Il sottotitolo “Chronik einer Sensucht” (letteralmente cronaca di una nostalgia) dice già tutto su questa ennesima incursione da parte di Edgar Reitz nella Storia della Germania. Dopo le ondate migratorie moderne, dall’Est Europa verso la Germania del dopo muro, si torna indietro al 1840, nel villaggio di Schabbach, quando la gente moriva di stenti e vedeva come unica possibile sopravvivenza l’emigrazione verso il lontano e leggendario Brasile (di cui si faceva già accenno in Heimat 1).
“Sensucht è una parola quasi intraducibile – dice Reitz – indica la nostalgia e lo struggimento per qualcosa che è altrove nel tempo e nello spazio. Implica, quindi, l’idea malinconica di un sogno ad occhi aperti, una visione inconsueta del mondo e delle cose, quella di cui si fa portatore Jakob Simon, nel suo modo così diverso di essere e di vivere, rispetto ai suoi famigliari e alla gente del villaggio. Era importante che fosse proprio lui, il suo sguardo, la sua visione, a dare la chiave di lettura del film”. L’inizio di L’altra Heimat ricorda certe immagini di John Ford, con le carovane di famiglie pronte ad emigrare e lasciare casa in cerca di fortuna ad Ovest. Anche qui le carovane attraversano l’orizzonte e invadono lo schermo di tristezza e gioia al tempo stesso, per lo spopolamento delle campagne un tempo fiorenti e per la scommessa di un futuro migliore. Li guarda andar via anche Jakob, e il suo sogno diventa viaggiare e scoprire i territori selvaggi dei libri. I suoi sono pensieri incantati e sonnambuli, persi dentro giornate in cui immagina paesaggi e animali, immerso in foreste esotiche, assorbito dalla lingua e dalle tradizioni degli indigeni del Brasile. Ma i suoi occhi vivaci scrutano ogni timido segno del progresso (che a Schabbach tarda ad arrivare, ma si mostra nella forma della macchina del vapore) e i desideri traboccano fino a inventare straordinarie conversazioni con gli uomini del Nuovo Mondo.
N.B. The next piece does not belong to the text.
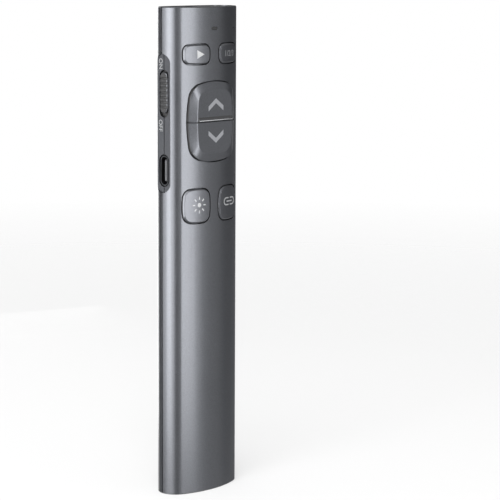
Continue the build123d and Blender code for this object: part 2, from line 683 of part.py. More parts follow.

Nostalgia del futuro, dunque, di un mondo scomparso nel nulla, come precipitato negli abissi di un lago leggendario, come testimonia visivamente il rigoroso bianco e nero solo a tratti interrotto da macchie di colore. Imprevedibile finestra che si apre alle profondità della visione, nella prospettiva rigogliosa del futuro più prossimo. Perché in questo correre, imparare, vivere fino in fondo, senza lasciare nulla indietro alla vita, è inscritto il senso, anzi, lo slancio che accomuna a questa le precedenti (o successive) serie di Heimat. Come se la Storia fosse spinta in avanti dalla passione di Jakob, che corre a vedere più da vicino le due amiche nude, ma poi si copre gli occhi e le conquista parlando con innocenza del volo dei colibrì. Proprio lui che, euforico, lancia un vitalissimo urlo dalla cima di un’altura. Lo sguardo e il sogno sono rivoli in avanti, oltre il presente, oltre l’Europa. Proprio come la pietra d’agata che mostra nella sua trasparenza il mondo “a colori”.
Ma con l’immagine prende corpo la parola, e il suo potere di nominare le cose in tutte le lingue possibili. Questa la sfida di Jakob, questo l’incanto in cui immerge i suoi pensieri, come gli innumerevoli modi di dire verde nella lingua degli indios. Parole che gli servono per portare avanti la rivoluzione (confondendo magnificamente la sua utopia personale con quella collettiva di una maggiore giustizia sociale) e trasformarla in un sogno che condivide con i dotti linguisti dell’epoca. Ad un certo punto compare Alexander von Humboldt, l’agronomo, naturalista tedesco, che viaggiò a lungo in Sud America. Porta con sè uno strumento di misurazione con cui vede, da lontano un anziano contadino con un grande cappello. Si tratta di Werner Herzog e dello stesso Edgar Reitz. Il secondo indica al primo la strada e in un solo gesto si afferma il potere di un film straordinariamente povero, fatto di desiderio e di utopia, che descrive l’immaginario e lo scruta e lo abita con la leggerezza di un movimento continuo. La macchina da presa di Reitz, infatti, non si ferma mai. Segue i suoi personaggi, vaga nell’aria conferendo a tutto il film un’idea di sospensione e di leggerezza. “La macchina da presa doveva seguire lo sguardo e la frenesia del protagonista e per questo non poteva stare ferma. Abbiamo usato per tutto il film solo steady-cam o grandi gru, per sottolineare la fluidità del digitale che è di per sé straordinaria”, precisa ancora Reitz.